The situation is similar with low-sugar or sugar-free products. They may have an increased fat content (to make the taste more attractive) or the addition of synthetic sweeteners, which may have an adverse effect on human health.


Instead of “light” products, it is worth including standard products in the diet, but control their amount so as not to exceed your caloric demand.


Some foods are minus calories


This myth is based on the assumption that there are foods that provide fewer calories than the body uses to digest them. Proponents of this theory recommend eating vegetables with low energy value and high fibre content, such as celery, lettuce, broccoli and tomatoes. However, as science and research have shown, these foods actually provide very few calories, but the body also needs little energy to digest them – the energy balance is positive anyway. Unfortunately, there are no food products that provide minus calories – in order to lose weight, you should focus on a healthy, balanced diet with calories fitted to your individual demand.


Absolutely give up lactose and gluten


The group of people who absolutely must exclude lactose and gluten from their diet is quite small and is limited to people who suffer from diseases or food intolerances related to these ingredients. The exclusion of gluten-containing products from the diet by healthy people (not suffering from celiac disease and other gluten-dependent diseases) is associated with the elimination of most grain products from the diet and may lead to deficiencies of B vitamins, zinc, iron and calcium, as well as too little fiber. In addition, gluten-free products on the market often contain many food additives that are used to provide a texture and taste similar to those of gluten-containing products.

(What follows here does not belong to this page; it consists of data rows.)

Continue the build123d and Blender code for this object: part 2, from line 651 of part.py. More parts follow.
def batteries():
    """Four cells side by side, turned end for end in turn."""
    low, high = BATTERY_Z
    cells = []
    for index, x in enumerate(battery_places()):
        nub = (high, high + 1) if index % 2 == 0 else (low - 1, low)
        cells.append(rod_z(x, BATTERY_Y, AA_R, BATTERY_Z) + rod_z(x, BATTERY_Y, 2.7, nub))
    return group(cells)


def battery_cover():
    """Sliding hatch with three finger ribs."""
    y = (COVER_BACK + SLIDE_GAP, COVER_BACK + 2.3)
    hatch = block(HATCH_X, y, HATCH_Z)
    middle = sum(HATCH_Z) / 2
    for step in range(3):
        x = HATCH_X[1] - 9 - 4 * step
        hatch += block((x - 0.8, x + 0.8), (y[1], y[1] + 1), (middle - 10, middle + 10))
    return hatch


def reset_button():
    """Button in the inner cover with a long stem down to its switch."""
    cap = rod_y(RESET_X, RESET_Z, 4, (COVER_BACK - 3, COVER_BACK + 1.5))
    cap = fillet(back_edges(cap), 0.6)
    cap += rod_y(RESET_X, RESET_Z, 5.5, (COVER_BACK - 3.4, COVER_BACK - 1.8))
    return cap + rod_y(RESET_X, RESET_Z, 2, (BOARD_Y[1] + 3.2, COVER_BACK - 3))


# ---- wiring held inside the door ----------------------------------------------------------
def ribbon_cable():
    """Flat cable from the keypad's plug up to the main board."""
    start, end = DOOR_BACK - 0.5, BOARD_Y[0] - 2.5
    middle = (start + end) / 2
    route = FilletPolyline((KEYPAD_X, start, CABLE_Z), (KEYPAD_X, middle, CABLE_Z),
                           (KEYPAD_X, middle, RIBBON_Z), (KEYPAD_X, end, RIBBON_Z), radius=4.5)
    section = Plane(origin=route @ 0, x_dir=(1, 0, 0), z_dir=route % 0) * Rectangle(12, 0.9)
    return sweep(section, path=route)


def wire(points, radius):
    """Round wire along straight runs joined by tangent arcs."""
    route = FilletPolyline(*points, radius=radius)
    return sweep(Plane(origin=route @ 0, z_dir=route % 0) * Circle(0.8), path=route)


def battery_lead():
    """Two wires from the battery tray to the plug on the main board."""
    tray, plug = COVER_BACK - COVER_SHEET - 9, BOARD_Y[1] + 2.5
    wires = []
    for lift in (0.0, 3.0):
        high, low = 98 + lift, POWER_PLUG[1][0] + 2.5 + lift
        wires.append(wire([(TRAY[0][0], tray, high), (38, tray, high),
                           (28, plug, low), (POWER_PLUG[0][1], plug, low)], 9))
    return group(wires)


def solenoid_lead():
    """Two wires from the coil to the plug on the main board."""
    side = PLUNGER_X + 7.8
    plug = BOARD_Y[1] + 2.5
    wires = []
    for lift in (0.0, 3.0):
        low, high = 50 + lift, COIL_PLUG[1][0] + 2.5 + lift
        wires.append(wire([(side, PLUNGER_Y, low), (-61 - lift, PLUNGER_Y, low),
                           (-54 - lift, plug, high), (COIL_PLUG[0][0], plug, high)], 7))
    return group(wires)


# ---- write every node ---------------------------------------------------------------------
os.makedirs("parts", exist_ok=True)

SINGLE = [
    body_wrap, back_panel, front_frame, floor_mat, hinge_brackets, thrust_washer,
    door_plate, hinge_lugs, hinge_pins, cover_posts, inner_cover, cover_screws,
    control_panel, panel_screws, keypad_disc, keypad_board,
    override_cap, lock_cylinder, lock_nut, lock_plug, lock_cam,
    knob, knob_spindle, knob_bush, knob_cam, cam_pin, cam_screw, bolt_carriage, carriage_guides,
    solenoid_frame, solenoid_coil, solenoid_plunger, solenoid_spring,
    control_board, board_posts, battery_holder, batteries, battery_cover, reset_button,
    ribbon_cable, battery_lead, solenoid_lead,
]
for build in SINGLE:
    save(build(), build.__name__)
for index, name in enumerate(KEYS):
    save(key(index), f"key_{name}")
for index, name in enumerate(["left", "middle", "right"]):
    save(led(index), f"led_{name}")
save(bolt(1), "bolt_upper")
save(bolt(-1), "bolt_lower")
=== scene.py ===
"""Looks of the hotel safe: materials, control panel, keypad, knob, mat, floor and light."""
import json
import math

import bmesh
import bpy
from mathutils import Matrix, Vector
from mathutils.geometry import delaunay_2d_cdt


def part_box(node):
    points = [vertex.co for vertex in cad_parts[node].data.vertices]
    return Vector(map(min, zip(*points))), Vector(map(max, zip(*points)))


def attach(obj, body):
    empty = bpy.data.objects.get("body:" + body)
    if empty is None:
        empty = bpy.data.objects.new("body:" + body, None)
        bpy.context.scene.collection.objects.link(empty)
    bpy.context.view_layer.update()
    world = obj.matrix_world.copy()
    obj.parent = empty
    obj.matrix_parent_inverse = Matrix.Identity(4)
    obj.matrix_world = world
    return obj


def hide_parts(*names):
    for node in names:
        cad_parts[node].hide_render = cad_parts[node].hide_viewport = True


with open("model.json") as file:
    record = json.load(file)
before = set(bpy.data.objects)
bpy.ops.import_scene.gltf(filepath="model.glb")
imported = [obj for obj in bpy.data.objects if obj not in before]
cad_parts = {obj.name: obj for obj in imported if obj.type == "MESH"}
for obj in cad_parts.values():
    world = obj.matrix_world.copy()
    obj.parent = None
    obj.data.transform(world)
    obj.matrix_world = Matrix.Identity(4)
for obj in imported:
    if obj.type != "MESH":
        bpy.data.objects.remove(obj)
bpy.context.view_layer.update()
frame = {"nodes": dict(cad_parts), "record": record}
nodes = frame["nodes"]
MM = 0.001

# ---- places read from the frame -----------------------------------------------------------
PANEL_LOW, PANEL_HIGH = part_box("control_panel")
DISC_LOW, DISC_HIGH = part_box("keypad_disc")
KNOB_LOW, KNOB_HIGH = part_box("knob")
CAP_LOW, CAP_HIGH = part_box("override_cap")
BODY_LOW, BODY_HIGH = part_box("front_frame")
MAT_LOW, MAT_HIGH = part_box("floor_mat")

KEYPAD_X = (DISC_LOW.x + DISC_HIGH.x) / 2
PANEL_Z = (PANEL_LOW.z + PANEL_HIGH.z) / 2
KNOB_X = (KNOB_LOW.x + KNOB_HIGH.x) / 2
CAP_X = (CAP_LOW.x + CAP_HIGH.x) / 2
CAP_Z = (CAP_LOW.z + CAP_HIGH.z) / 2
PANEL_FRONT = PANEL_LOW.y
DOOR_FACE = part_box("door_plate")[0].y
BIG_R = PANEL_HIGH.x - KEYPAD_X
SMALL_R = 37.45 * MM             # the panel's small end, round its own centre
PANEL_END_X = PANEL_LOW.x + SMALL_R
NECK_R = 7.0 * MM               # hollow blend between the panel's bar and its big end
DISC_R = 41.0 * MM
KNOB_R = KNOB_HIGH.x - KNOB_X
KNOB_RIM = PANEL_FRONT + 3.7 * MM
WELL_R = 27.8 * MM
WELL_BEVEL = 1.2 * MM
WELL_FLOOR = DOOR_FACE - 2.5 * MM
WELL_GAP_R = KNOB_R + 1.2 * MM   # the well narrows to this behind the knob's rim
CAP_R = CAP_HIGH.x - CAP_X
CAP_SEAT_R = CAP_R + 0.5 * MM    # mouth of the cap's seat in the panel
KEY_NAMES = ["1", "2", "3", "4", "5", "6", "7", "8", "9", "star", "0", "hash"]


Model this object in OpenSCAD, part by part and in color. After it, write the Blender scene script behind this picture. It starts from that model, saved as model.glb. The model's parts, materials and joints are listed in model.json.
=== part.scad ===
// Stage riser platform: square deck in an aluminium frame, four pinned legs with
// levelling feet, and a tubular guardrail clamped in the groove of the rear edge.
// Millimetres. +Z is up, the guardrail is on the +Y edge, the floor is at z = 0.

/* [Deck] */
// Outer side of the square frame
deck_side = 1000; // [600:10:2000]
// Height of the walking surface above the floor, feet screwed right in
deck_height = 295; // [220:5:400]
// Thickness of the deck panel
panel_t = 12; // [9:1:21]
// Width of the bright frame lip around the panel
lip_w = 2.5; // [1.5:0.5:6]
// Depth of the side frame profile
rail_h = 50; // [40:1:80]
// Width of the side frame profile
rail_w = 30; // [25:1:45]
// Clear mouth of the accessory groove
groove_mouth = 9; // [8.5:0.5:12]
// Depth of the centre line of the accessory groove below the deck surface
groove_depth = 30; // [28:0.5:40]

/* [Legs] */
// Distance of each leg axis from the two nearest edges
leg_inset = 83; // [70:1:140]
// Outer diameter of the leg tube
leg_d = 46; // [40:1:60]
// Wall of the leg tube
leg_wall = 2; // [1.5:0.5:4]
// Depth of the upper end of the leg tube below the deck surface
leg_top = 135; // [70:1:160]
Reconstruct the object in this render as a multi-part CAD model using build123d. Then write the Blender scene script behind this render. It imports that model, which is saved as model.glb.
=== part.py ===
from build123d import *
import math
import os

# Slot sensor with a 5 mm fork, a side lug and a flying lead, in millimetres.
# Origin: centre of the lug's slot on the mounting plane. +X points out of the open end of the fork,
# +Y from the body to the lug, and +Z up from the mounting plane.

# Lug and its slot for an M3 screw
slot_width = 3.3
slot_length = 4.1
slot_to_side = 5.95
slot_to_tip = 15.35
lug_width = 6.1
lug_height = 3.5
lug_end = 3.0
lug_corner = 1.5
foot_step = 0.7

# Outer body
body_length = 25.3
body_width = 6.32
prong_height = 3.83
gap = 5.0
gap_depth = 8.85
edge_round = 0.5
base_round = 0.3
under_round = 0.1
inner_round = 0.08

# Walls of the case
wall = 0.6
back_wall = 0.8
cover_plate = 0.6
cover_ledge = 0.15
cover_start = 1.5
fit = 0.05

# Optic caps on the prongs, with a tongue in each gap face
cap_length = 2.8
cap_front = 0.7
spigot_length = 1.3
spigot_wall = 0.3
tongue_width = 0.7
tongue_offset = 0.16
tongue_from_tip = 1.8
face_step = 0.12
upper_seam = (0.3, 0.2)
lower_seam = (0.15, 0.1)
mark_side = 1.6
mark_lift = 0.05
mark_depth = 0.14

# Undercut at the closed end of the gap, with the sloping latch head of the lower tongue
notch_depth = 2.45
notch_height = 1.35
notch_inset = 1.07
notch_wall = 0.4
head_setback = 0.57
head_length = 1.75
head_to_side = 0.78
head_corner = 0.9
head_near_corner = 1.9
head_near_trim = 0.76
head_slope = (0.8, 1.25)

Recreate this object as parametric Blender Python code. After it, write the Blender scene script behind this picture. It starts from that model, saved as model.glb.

Lactose can cause unpleasant abdominal discomfort, but only for people whose body does not produce enough of the enzyme to digest it. For people who do not experience such unpleasantness, it is not necessary to exclude products containing lactose from the diet, as this may lead to calcium deficiency. People suffering from lactose intolerance do not have to give up dairy products as there are many lactose-free products on the market today.


There is no need to limit the amount of fruit in your diet


Despite the countless advantages of fruit, which include the content of vitamins, minerals, fiber and antioxidants, it should not be forgotten that they contain large amounts of monosaccharides in the form of fructose. Although it is a naturally occurring sugar, not added, it is a monosaccharide whose excess in the diet is undesirable. The World Health Organization recommends eating 5 portions of fruit and vegetables a day, of which only 2 portions should be fruit. Excess fructose in the diet may impair the feeling of satiety, which in the long run may lead to a reduction in sensitivity to sweet taste and the development of overweight and obesity. Of course, it will be better for health to eat extra fruit than chocolate, but as with everything, you should eat it with moderation.




Nowadays we are flooded with an overload of information, and sometimes it is very difficult to pick what is true – which is why some people fall into the trap of diet myths. Before introducing any modifications to the diet or eliminating a group of products, it is worth checking in several reliable sources whether it is a good decision. A good idea may be a consultation with a dietitian and medical tests that will help to exclude ingredients from the diet that actually have a negative impact on our health.